Your objective: Send back the entries below exactly as they appear.

<<<<

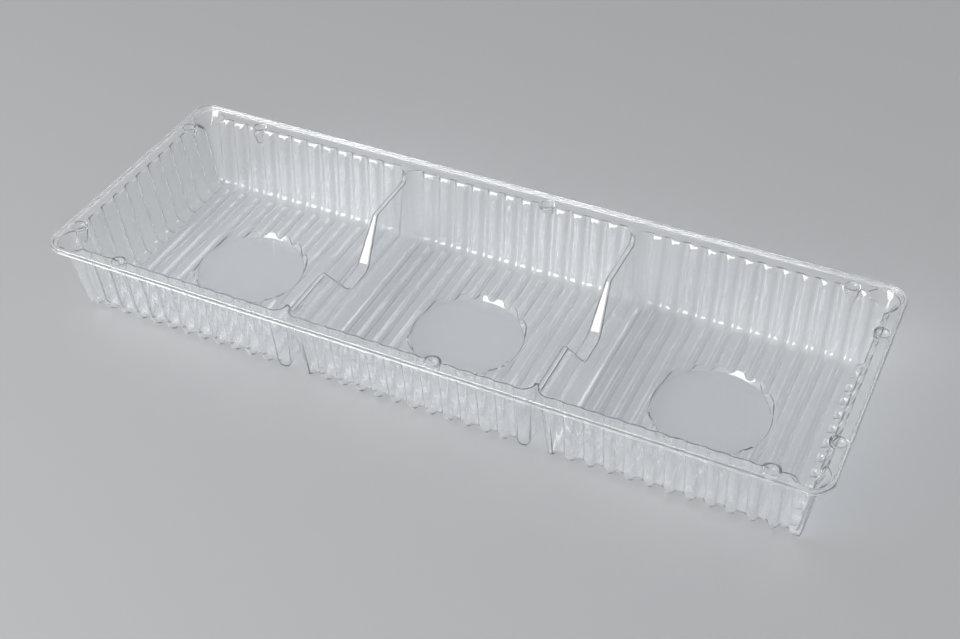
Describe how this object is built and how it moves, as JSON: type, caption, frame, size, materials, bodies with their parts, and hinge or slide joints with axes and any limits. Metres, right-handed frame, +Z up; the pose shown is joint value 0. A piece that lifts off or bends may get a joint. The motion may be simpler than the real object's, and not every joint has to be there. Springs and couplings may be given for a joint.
{
  "type": "plastic transport tray",
  "caption": "Clear thermoformed tray with ribbed cells in a row, parted by notched dividers inside a beaded flange.",
  "frame": {"origin": "middle of the base, on the surface that the tray stands on", "axes": "+X along the row of cells, +Y across it, +Z up out of the cells"},
  "size_m": [0.26, 0.093, 0.03],
  "materials": {
    "clear_plastic": "clear glossy formed sheet"
  },
  "bodies": {
    "root": {"tray": "clear_plastic"}
  },
  "joints": []
}
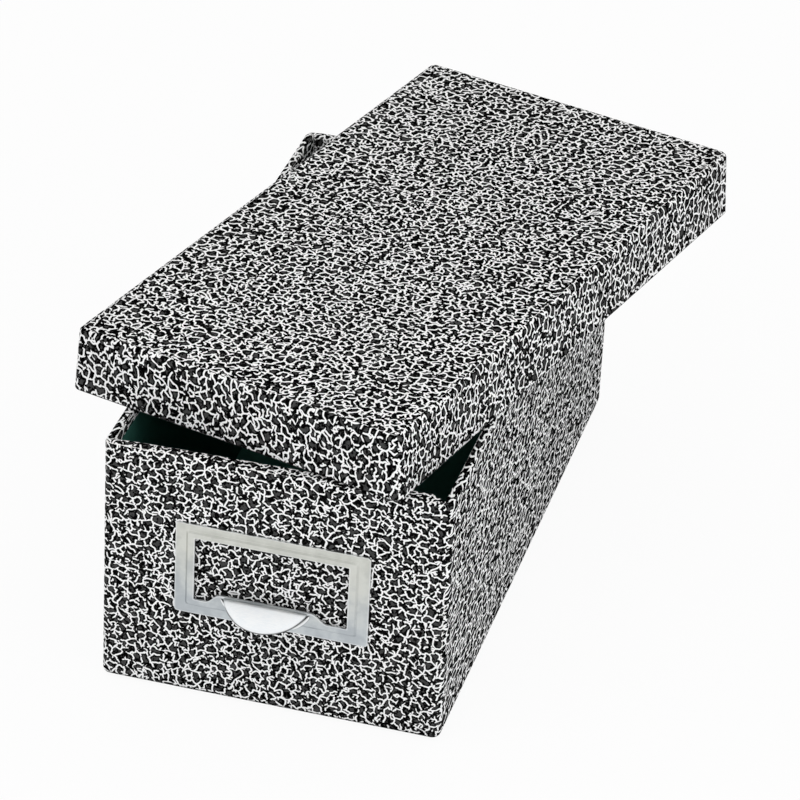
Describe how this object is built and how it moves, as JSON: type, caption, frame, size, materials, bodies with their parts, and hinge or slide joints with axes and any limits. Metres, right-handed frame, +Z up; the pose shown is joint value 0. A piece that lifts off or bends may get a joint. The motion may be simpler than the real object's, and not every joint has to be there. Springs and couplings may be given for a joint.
{
  "type": "index card box with lift-off lid",
  "caption": "Deep card box in marbled paper with a lift-off lid set askew on its rim and a steel label holder with a half-moon finger pull on the front.",
  "frame": {"origin": "on the floor, under the middle of the tray", "axes": "+Z up out of the tray, -Y out of the front wall that carries the label holder, +X to the right seen from the front"},
  "size_m": [0.2133, 0.3187, 0.1387],
  "materials": {
    "fiberboard": "raw grey-brown board",
    "stay_paper": "gummed kraft",
    "marbled_paper": "satin, black cells and white veins",
    "lining_paper": "dark green, matt",
    "base_paper": "black, matt",
    "plated_steel": "satin nickel plate"
  },
  "bodies": {
    "tray": {"tray_board": "fiberboard", "tray_corner_stay_1": "stay_paper", "tray_corner_stay_2": "stay_paper", "tray_corner_stay_3": "stay_paper", "tray_corner_stay_4": "stay_paper", "tray_wrap": "marbled_paper", "tray_liner": "lining_paper", "tray_base_sheet": "base_paper", "label_holder": "plated_steel"},
    "lid": {"lid_board": "fiberboard", "lid_corner_stay_1": "stay_paper", "lid_corner_stay_2": "stay_paper", "lid_corner_stay_3": "stay_paper", "lid_corner_stay_4": "stay_paper", "lid_wrap": "marbled_paper", "lid_liner": "lining_paper"}
  },
  "joints": [
    {"name": "lid_lift", "type": "slide", "parent": "tray", "child": "lid", "axis": [0, 0, 1], "range_m": [0, 0.12]}
  ]
}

>>>>

Exercise solution:
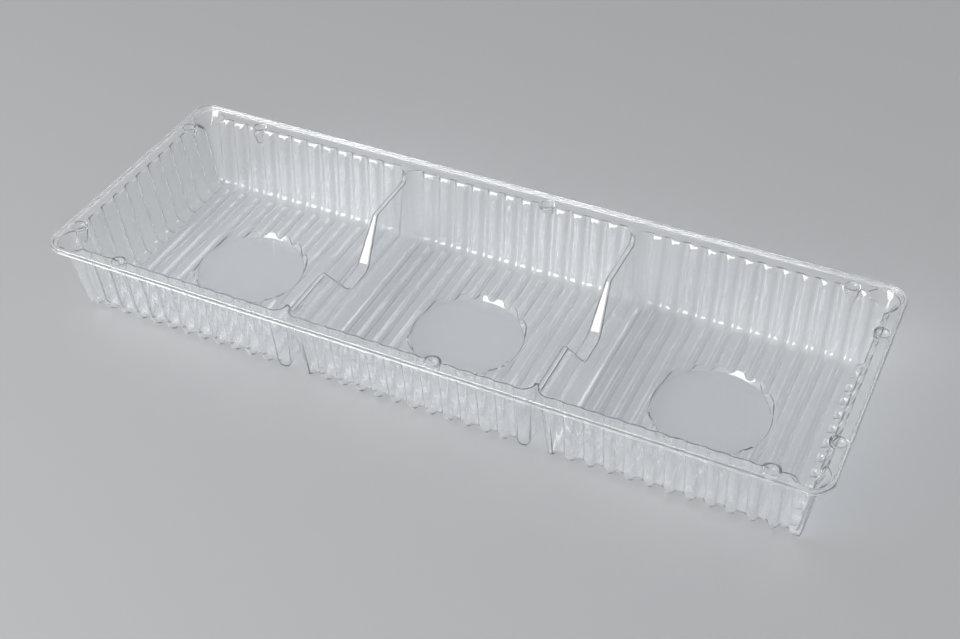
Describe how this object is built and how it moves, as JSON: type, caption, frame, size, materials, bodies with their parts, and hinge or slide joints with axes and any limits. Metres, right-handed frame, +Z up; the pose shown is joint value 0. A piece that lifts off or bends may get a joint. The motion may be simpler than the real object's, and not every joint has to be there. Springs and couplings may be given for a joint.
{
  "type": "plastic transport tray",
  "caption": "Clear thermoformed tray with ribbed cells in a row, parted by notched dividers inside a beaded flange.",
  "frame": {"origin": "middle of the base, on the surface that the tray stands on", "axes": "+X along the row of cells, +Y across it, +Z up out of the cells"},
  "size_m": [0.26, 0.093, 0.03],
  "materials": {
    "clear_plastic": "clear glossy formed sheet"
  },
  "bodies": {
    "root": {"tray": "clear_plastic"}
  },
  "joints": []
}
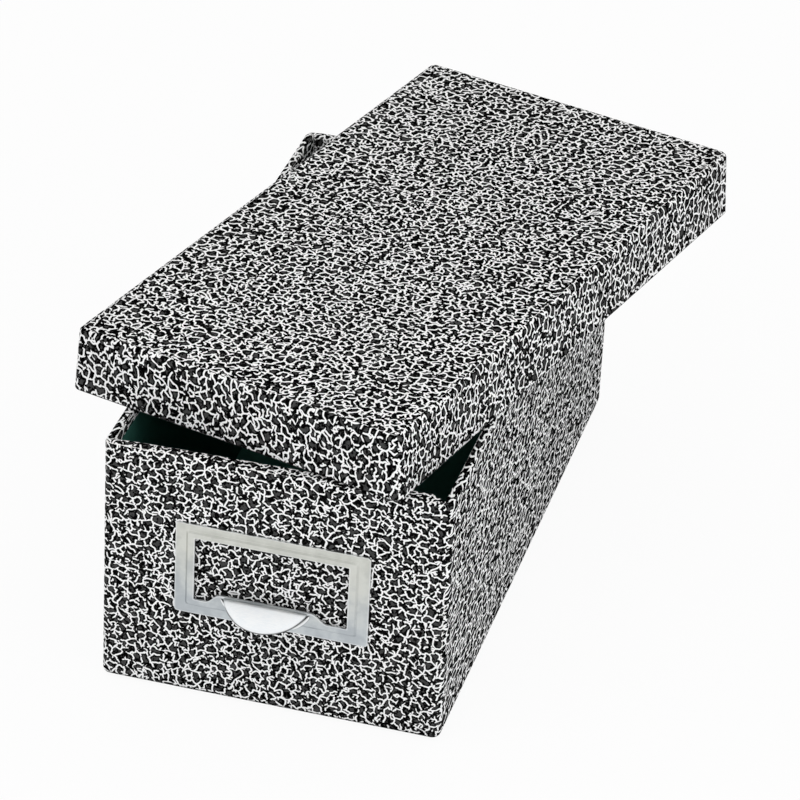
Describe how this object is built and how it moves, as JSON: type, caption, frame, size, materials, bodies with their parts, and hinge or slide joints with axes and any limits. Metres, right-handed frame, +Z up; the pose shown is joint value 0. A piece that lifts off or bends may get a joint. The motion may be simpler than the real object's, and not every joint has to be there. Springs and couplings may be given for a joint.
{
  "type": "index card box with lift-off lid",
  "caption": "Deep card box in marbled paper with a lift-off lid set askew on its rim and a steel label holder with a half-moon finger pull on the front.",
  "frame": {"origin": "on the floor, under the middle of the tray", "axes": "+Z up out of the tray, -Y out of the front wall that carries the label holder, +X to the right seen from the front"},
  "size_m": [0.2133, 0.3187, 0.1387],
  "materials": {
    "fiberboard": "raw grey-brown board",
    "stay_paper": "gummed kraft",
    "marbled_paper": "satin, black cells and white veins",
    "lining_paper": "dark green, matt",
    "base_paper": "black, matt",
    "plated_steel": "satin nickel plate"
  },
  "bodies": {
    "tray": {"tray_board": "fiberboard", "tray_corner_stay_1": "stay_paper", "tray_corner_stay_2": "stay_paper", "tray_corner_stay_3": "stay_paper", "tray_corner_stay_4": "stay_paper", "tray_wrap": "marbled_paper", "tray_liner": "lining_paper", "tray_base_sheet": "base_paper", "label_holder": "plated_steel"},
    "lid": {"lid_board": "fiberboard", "lid_corner_stay_1": "stay_paper", "lid_corner_stay_2": "stay_paper", "lid_corner_stay_3": "stay_paper", "lid_corner_stay_4": "stay_paper", "lid_wrap": "marbled_paper", "lid_liner": "lining_paper"}
  },
  "joints": [
    {"name": "lid_lift", "type": "slide", "parent": "tray", "child": "lid", "axis": [0, 0, 1], "range_m": [0, 0.12]}
  ]
}